Particularly, consider linear regression. I cannot figure out what is the sample space, outcomes, events, random variables. In what manner they are using the word "probability measure" in the field of machine learning?
For instance, please take a look at this article.
Moreover, in general, why do we need probability for machine learning? I don't see how we are going to calculate any probability of something in machine learning. While the need of linear algebra is obvious, since we are working on lists matrix of numbers. What properties of probability make it essential for machine learning?
 A: Well, linear regression is used to model the relationship between input X and output/outcome Y.
Outcome: The y-value for each sample.
Sample space: all possible outcomes, which could be, like in the figure on the wikipedia article all real numbers or a subset of it. (Compare to a binary classification problem: Sample space {-1, 1})
Event: Everything you want to know a probability for. E.g. How likely is it to observe an outcome between 1 and 3?
random variables: X values.
I'm not sure if I understand "Why do we need probability for machine learning?". Maybe I haven't thought about it enough yet. For me probability is the point of machine learning.
You need probability to find out how "good" ore likely your model (classifier, regressor, ...) is. You need concepts like a probability distribution to make sense of data, to find out which features are actually useful (e.g. PCA) (not all problems have one input variable x and one output variable y, that would be way to nice!)
I used this document and the wikipedia article for explanations.
A: Allow me to focus on your question "why do we need probability for machine learning?" as it seems to be the root of your confusion about why machine learning books make heavy use of probability theory. Consider what machine learning is all about - quoting Tom Mitchell: 

Machine Learning is concerned with computer programs that automatically improve their performance through experience. 

There are two points in this quote which have probability hidden in the background. Consider the word "improve"; how would we know that a predictive algorithm has improved? One way is to find the probability that the predicted output matches the actual result - with more data, this is expected to increase. Now consider the word "experience"; a predictive algorithm can only learn from the data (experience) which it is given. This experience is usually modelled as a sample of some random variable. For example, imagine that we are interested in the relationship between some variable $X$ and another variable $Y$. We will have seen $n$ sample values for $X$ and $Y$ (the sample is the experience), then the algorithm uses that data to estimate how $X$ and $Y$ are related. What the algorithm learns is an estimator $p(X_{sample}, Y_{sample})$ of the joint probability function $P(X,Y)$. The sampling distribution of this estimator is important to know for a number of reasons. One of which is to tell us if the algorithm is consistent --- i.e. does $p(X_{sample},Y_{sample})$ converge to $P(X,Y)$ as $n \rightarrow \infty$.
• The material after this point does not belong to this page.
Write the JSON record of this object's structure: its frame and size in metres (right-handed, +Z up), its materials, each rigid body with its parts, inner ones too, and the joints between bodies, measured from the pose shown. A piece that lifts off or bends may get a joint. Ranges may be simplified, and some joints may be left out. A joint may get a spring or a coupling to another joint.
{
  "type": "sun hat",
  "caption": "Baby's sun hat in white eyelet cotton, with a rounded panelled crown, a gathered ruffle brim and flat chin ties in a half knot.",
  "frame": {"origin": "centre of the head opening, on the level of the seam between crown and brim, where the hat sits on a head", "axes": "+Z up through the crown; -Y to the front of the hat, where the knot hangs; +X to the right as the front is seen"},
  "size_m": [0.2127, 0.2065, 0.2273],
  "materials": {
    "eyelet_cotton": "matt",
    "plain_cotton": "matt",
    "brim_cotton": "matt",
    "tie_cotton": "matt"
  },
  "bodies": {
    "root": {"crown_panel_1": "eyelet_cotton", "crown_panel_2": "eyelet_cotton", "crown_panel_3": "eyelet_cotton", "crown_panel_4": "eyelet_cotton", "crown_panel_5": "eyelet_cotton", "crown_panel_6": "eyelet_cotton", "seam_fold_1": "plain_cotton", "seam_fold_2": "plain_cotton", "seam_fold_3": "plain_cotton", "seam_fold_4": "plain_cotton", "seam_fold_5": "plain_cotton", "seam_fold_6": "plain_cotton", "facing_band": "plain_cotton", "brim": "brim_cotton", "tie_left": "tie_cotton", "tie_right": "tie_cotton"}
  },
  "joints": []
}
A: I'd like to answer your question in the context of computer vision. An example would be image classification, where the labels of each image are mutually exclusive (one label per image). Lets say there are $n$ classes.
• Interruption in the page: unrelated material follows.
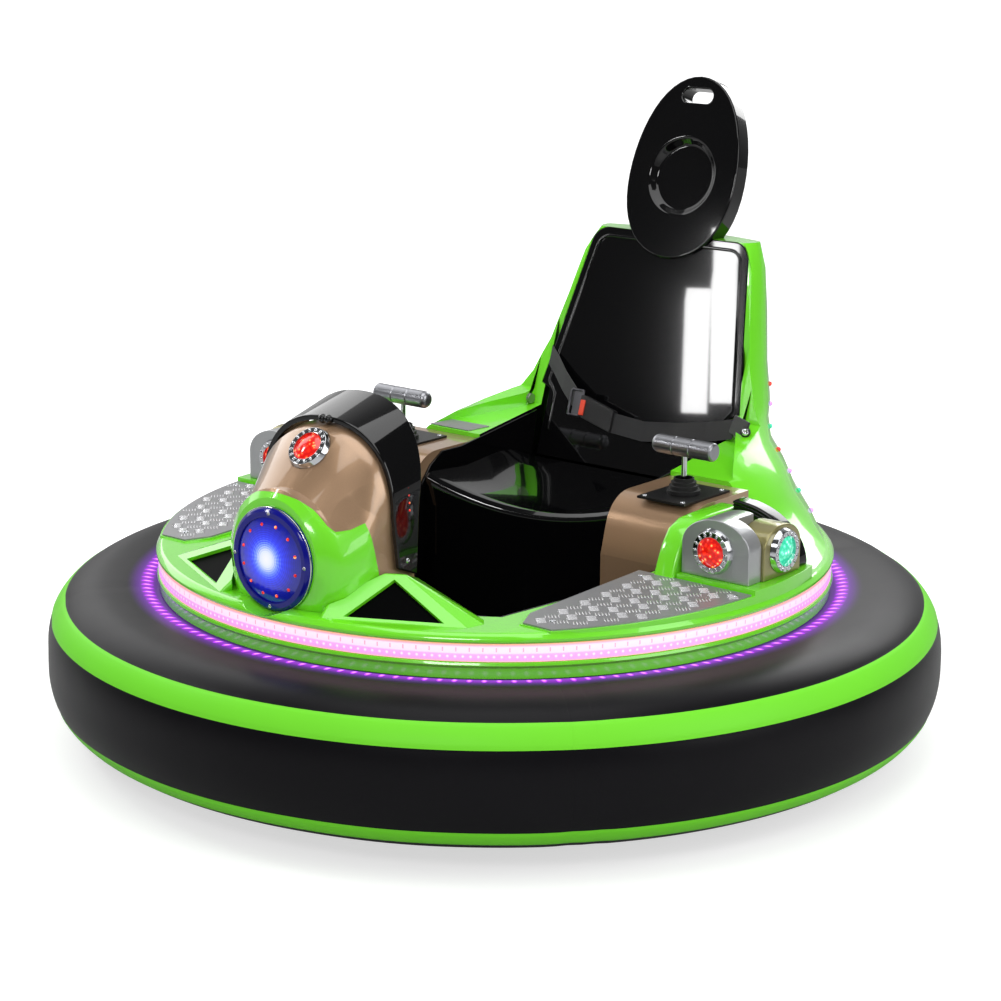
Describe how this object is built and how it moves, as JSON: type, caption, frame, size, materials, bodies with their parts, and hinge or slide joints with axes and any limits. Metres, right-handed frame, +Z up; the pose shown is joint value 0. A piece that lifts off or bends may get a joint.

The input features are the image/s itself (which can be preprocessed in a multitude of ways such as rgb channel normalization, resizing, various data augmentation schemes etc.). The features are transformed through the convolutional layers of a backbone structure (such as VGG-$16$, Alexnet, or Resnet), and then fed through a Multi-Layer Perceptron to a Sigmoid layer to ultimately get a probability vector say $p$ with $n$ entries, one per class (sometimes $n+1$ for a background class, depending on if there are "empty" images).
During training, using a cross-entropy loss function, we compute for a single image (ignoring batching for now)
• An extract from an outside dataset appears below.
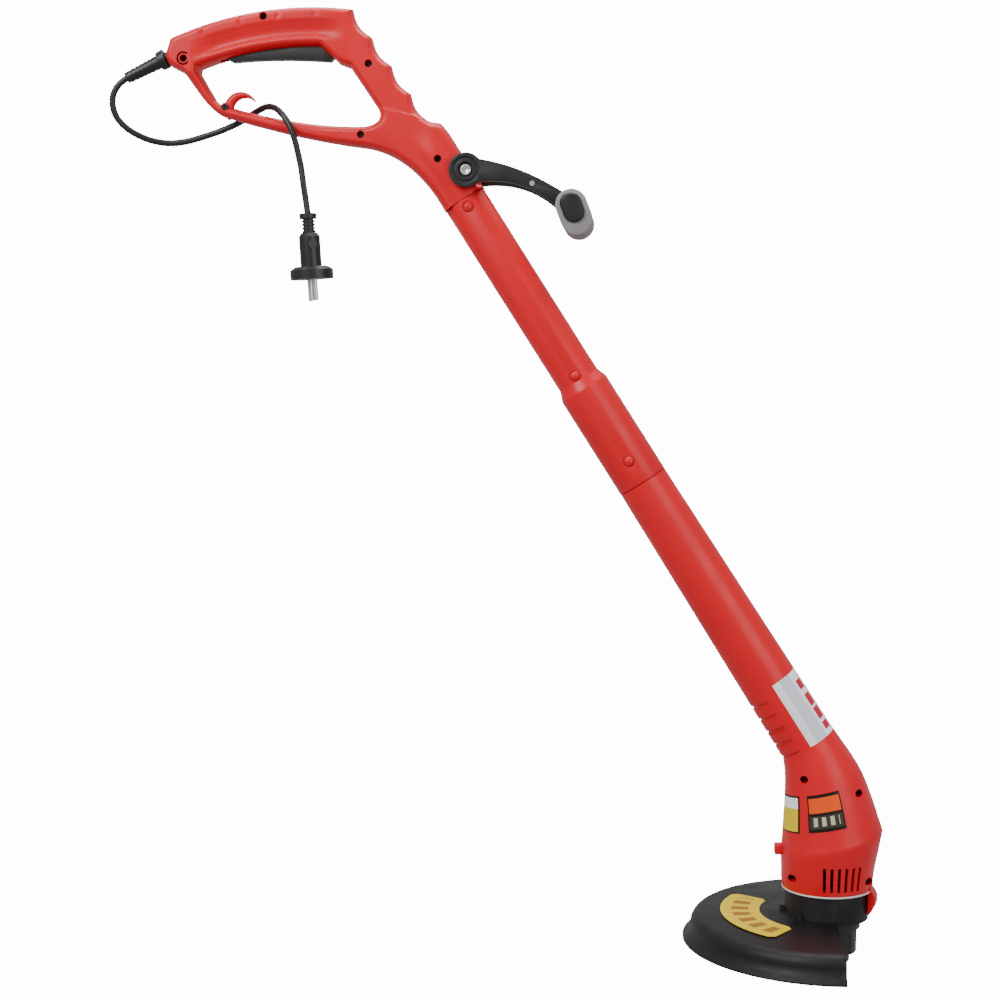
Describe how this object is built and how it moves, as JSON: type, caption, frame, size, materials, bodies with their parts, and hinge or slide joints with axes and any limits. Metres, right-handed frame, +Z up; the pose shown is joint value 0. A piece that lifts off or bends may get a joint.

$\sum_{i=1}^{n} - g_{i} log(p_i)$ where $g_i$ is $1$ for an image with ground truth label $i$, and $0$ otherwise. As $p_i$ approaches $1$, we get a smaller loss, and hence a good prediction. As $p_i$ approaches $0$, we get a large loss, and hence a bad prediction. The network is learning to model the true probability distribution $p(Class_{i}|Image)$ which is $1$ for images with a classification label belonging to class $i$ and $0$ otherwise.
The optimizer (Stochastic Gradient Descent, Adam, etc.) then takes gradients of the model variables in the network that require gradient updates with respect to the loss, and updates the weights according to the optimizer algorithm.
For some other computer vision uses of probability...
In object detection, confidence scores (probabilities) are assigned to the detections that are output by a model, in addition to bounding boxes. This is done in order to threshold which detections will be evaluated in the computation of mean average precision or mean average recall, which are the evaluation metrics commonly used.
For a detection whose bounding box IOU is larger than some threshold, say $0.5$, for a given ground truth box with category label $c$, the model should learn to have high confidence values reflecting how certain the prediction is. The probability thresholds yield a trade-off between precision and recall. Set it too low? You will have a less precise model. Set it too high? You will miss predictions.
In semantic segmentation, for an image of size $(600, 600)$, with say $C$ classes (including the background), your model should get a feature map tensor of size $(600, 600, C)$ where by choosing at each pixel the channel value ($C$ value) that has maximal output, we choose which class the pixel belongs to for our inference prediction.